Le toghe si sono passate la voce. Hanno l’obiettivo di intervenire sulla riforma della Giustizia, condizionare i percorsi.
Siamo davanti ad interventi non particolarmente decisivi, altri e più profondi dovrebbero essere gli interventi, eppure si è scatenata la difesa dello status quo.
In un articolo su ‘Il Fatto quotidiano’, e non poteva essere diversamente, nel commentare la riforma Cartabia, l’ex magistrato Piercamillo Davigo, quello che ha una strana idea di garantismo, scrive che “l’Unione europea non vuole affatto che i processi finiscano con prescrizione o improcedibilita’, ma vuole che, in caso di colpevolezza, segua la condanna a tale tipo di sanzioni. Pensare che una proposta di riforma, la quale prevede l’improcedibilita’ se nei tempi assegnati non interviene la pronuncia d’appello o quella definitiva, sia la soluzione al problema, e’ sbagliato e significa disattendere le indicazioni della Corte di Giustizia e percio’ esporre l’Italia a procedura di infrazione”.

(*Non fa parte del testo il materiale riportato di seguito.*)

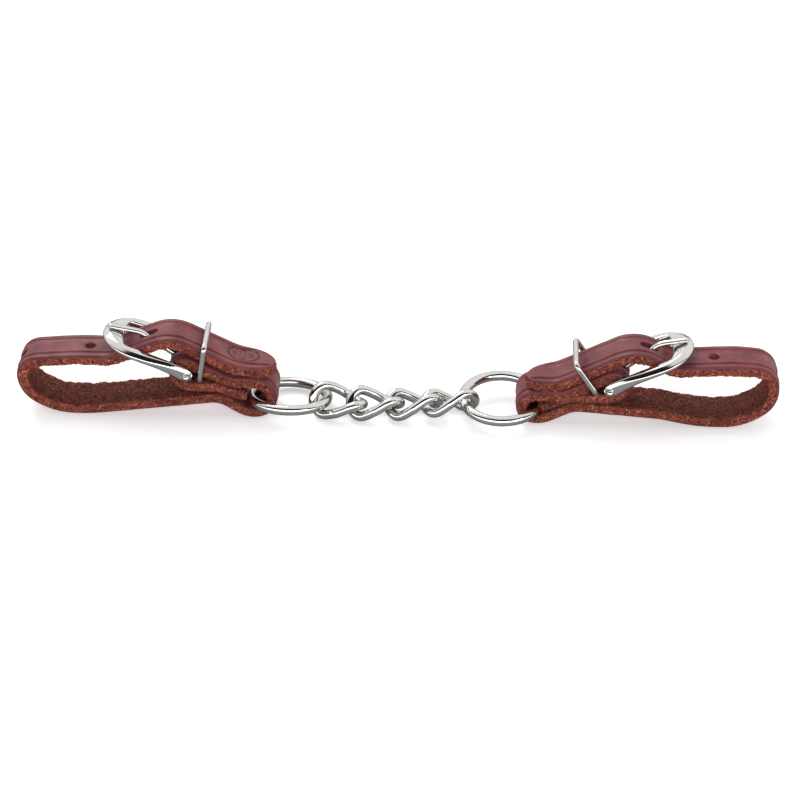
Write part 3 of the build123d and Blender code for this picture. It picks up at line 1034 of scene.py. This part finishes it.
    def cutters(self) -> bpy.types.Object:
        """Everything that is punched out of the leather, as one object."""
        at, centre = self.centreline()
        length = float(at[-1])
        slope = np.gradient(centre, at, axis=0)
        parts = []
        angles = np.linspace(0, 2 * math.pi, 28, endpoint=False)
        for number in (1, 2):
            where = length - self.end.hole_from_tip - number * HOLE_SPACING
            middle = np.array([np.interp(where, at, column) for column in centre.T])
            along = np.array([np.interp(where, at, column) for column in slope.T])
            through = np.array((along[1], -along[0])) / np.linalg.norm(along)
            outline = np.stack([HOLE_RADIUS * np.cos(angles), HOLE_RADIUS * np.sin(angles)], axis=1)
            parts.append(self.prism(outline, middle, through, (-self.punch_reach, self.punch_reach)))
        bar, bend = np.array(self.end.bar_at), np.array(self.end.tongue_bend)
        shank = (bend - bar) / np.linalg.norm(bend - bar)
        cosine, radius = np.cos(angles), self.tongue_hole_radius
        over = cosine * radius + np.sign(cosine) * self.tongue_hole_straight + self.tongue_hole_shift
        slot = np.stack([over, np.sin(angles) * radius], axis=1)
        reach = float(np.linalg.norm(bend - bar))
        span = (reach - self.tongue_hole_behind, reach + self.tongue_hole_beyond)
        parts.append(self.prism(slot, bar, shank, span))
        room, half = self.eye_slot_room, self.eye_slot_half
        corners = np.array(((-room, -half), (room * 2.6, -half), (room * 2.6, half), (-room, half)))
        span = (-room, self.end.heel_nose - bar[0] + 4.5)
        parts.append(self.prism(corners, bar, np.array((1.0, 0.0)), span))
        objects = []
        for number, (points, faces) in enumerate(parts):
            objects.append(make_mesh(f"punch_{number}", self.end.place(points), faces,
                                     [Leather.CUT.value] * len(faces)))
        return joined("punches", objects)

    def nap(self, leather: bpy.types.Object) -> bpy.types.Object:
        """Loose fibres that stand out of the cut edges and the flesh side."""
        name = f"{self.end.side.word}_nap"
        return NapTree(self.finishes.nap).grow(leather, name, self.seed + self.end.side.value)

    def build(self) -> list:
        """Builds the leather and its nap.

        Returns:
            The finished pieces.
        """
        leather = self.shell()
        punches = self.cutters()
        for finish in (self.finishes.grain, self.finishes.cut, self.finishes.flesh):
            leather.data.materials.append(finish)
            punches.data.materials.append(finish)
        cut = leather.modifiers.new("punch", "BOOLEAN")
        cut.operation = "DIFFERENCE"
        cut.solver = "EXACT"
        cut.object = punches
        bake_modifiers(leather)
        bpy.data.objects.remove(punches)
        leather.data.set_sharp_from_angle(angle=math.radians(48))
        nap = self.nap(leather)
        body = f"{self.end.side.word}_strap"
        for piece in (leather, nap):
            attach(piece, body)
        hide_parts(f"{self.end.side.word}_strap")
        return [leather, nap]


class NapTree:
    """Geometry-nodes tree that scatters short bent fibres over raw leather."""

    def __init__(self, finish: bpy.types.Material) -> None:
        """Keeps the fibres' finish."""
        self.finish = finish

    def fibre(self) -> bpy.types.Object:
        """One bent three-sided fibre, a millimetre long, standing on the origin."""
        rows = ((0.0, -0.1, 0.11), (0.12, 0.45, 0.08), (0.42, 0.9, 0.015))
        points = []
        for lean, rise, radius in rows:
            for corner in range(3):
                angle = corner * 2 * math.pi / 3
                points.append((lean + radius * math.cos(angle), radius * math.sin(angle), rise))
        faces = grid_faces(3, 3, False) + end_caps(3, 3)
        return make_mesh("fibre", np.array(points), faces)

    def tree(self, fibre: bpy.types.Object) -> bpy.types.NodeTree:
        """Builds the node tree with inputs for density, length and seed."""
        tree = bpy.data.node_groups.new("leather_nap", "GeometryNodeTree")
        tree.interface.new_socket("Geometry", in_out="INPUT", socket_type="NodeSocketGeometry")
        for label, kind, default in (
                ("Density", "NodeSocketFloat", 1.0), ("Shortest", "NodeSocketFloat", 0.3),
                ("Longest", "NodeSocketFloat", 0.8), ("Seed", "NodeSocketInt", 0)):
            tree.interface.new_socket(label, in_out="INPUT", socket_type=kind).default_value = default
        tree.interface.new_socket("Geometry", in_out="OUTPUT", socket_type="NodeSocketGeometry")
        sheet = NodeSheet(tree)
        given, result = sheet.add("NodeGroupInput"), sheet.add("NodeGroupOutput")
        slot = sheet.add("GeometryNodeInputMaterialIndex").outputs[0]
        cut = sheet.add("FunctionNodeCompare", {2: slot, 3: Leather.CUT.value}, data_type="INT",
                        operation="EQUAL")
        thin = sheet.math("MULTIPLY", given.outputs["Density"], 0.3)
        where = sheet.add("GeometryNodeSwitch", {0: cut.outputs[0], 1: thin, 2: given.outputs["Density"]},
                          input_type="FLOAT")
        raw = sheet.add("FunctionNodeCompare", {2: slot, 3: Leather.GRAIN.value}, data_type="INT",
                        operation="GREATER_THAN")
        spots = sheet.add("GeometryNodeDistributePointsOnFaces", {
            "Mesh": given.outputs["Geometry"], "Selection": raw.outputs[0], "Density": where.outputs[0],
            "Seed": given.outputs["Seed"]})
        source = sheet.add("GeometryNodeObjectInfo", {"Object": fibre})
        size = sheet.add("FunctionNodeRandomValue", {
            2: given.outputs["Shortest"], 3: given.outputs["Longest"], "Seed": 5}, data_type="FLOAT")
        spin = sheet.add("FunctionNodeRandomValue", {
            0: (-0.9, -0.9, 0.0), 1: (0.9, 0.9, 6.2832), "Seed": 9}, data_type="FLOAT_VECTOR")
        standing = sheet.add("FunctionNodeRotateRotation", {
            0: spots.outputs["Rotation"], 1: spin.outputs[0]}, rotation_space="LOCAL")
        copies = sheet.add("GeometryNodeInstanceOnPoints", {
            "Points": spots.outputs["Points"], "Instance": source.outputs["Geometry"],
            "Rotation": standing.outputs[0], "Scale": size.outputs[1]})
        real = sheet.add("GeometryNodeRealizeInstances", {0: copies.outputs[0]})
        painted = sheet.add("GeometryNodeSetMaterial", {0: real.outputs[0], "Material": self.finish})
        tree.links.new(painted.outputs[0], result.inputs[0])
        return tree

    def grow(self, leather: bpy.types.Object, name: str, seed: int) -> bpy.types.Object:
        """Grows the nap on a piece.

        Args:
            leather: the piece that the fibres stand on.
            name: the nap's name.
            seed: fixes where the fibres stand.

        Returns:
            The fibres as one plain mesh.
        """
        fibre = self.fibre()
        tree = self.tree(fibre)
        nap = bpy.data.objects.new(name, leather.data.copy())
        bpy.context.scene.collection.objects.link(nap)
        modifier = nap.modifiers.new("nap", "NODES")
        modifier.node_group = tree
        values = {"Density": 4.5e6, "Shortest": 0.35, "Longest": 1.1, "Seed": seed}
        for item in tree.interface.items_tree:
            if item.in_out == "INPUT" and item.name in values:
                modifier[item.identifier] = values[item.name]
        bake_modifiers(nap)
        bpy.data.objects.remove(fibre)
        return nap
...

Il magistrato argomenta, con l’entrata in funzione della Procura europea per Davigo “e’ ragionevole prevedere un aumento di processi in materia di frodi comunitarie o che comunque ledono gli interessi finanziari dell’Unione europea, ma anche questi andranno in fumo. A tacere dei vincoli europei, l’idea di mettere un termine a pena di improcedibilita’ e’ comunque una finta soluzione al problema della durata dei procedimenti”.
Non poteva mancare una riflessione carica di demagogia a corredo delle idea che, per l’ospite del Fatto “fanno la felicita’ dei colpevoli, ma qualcuno dovrebbe pure occuparsi anche degli imputati innocenti e delle vittime”.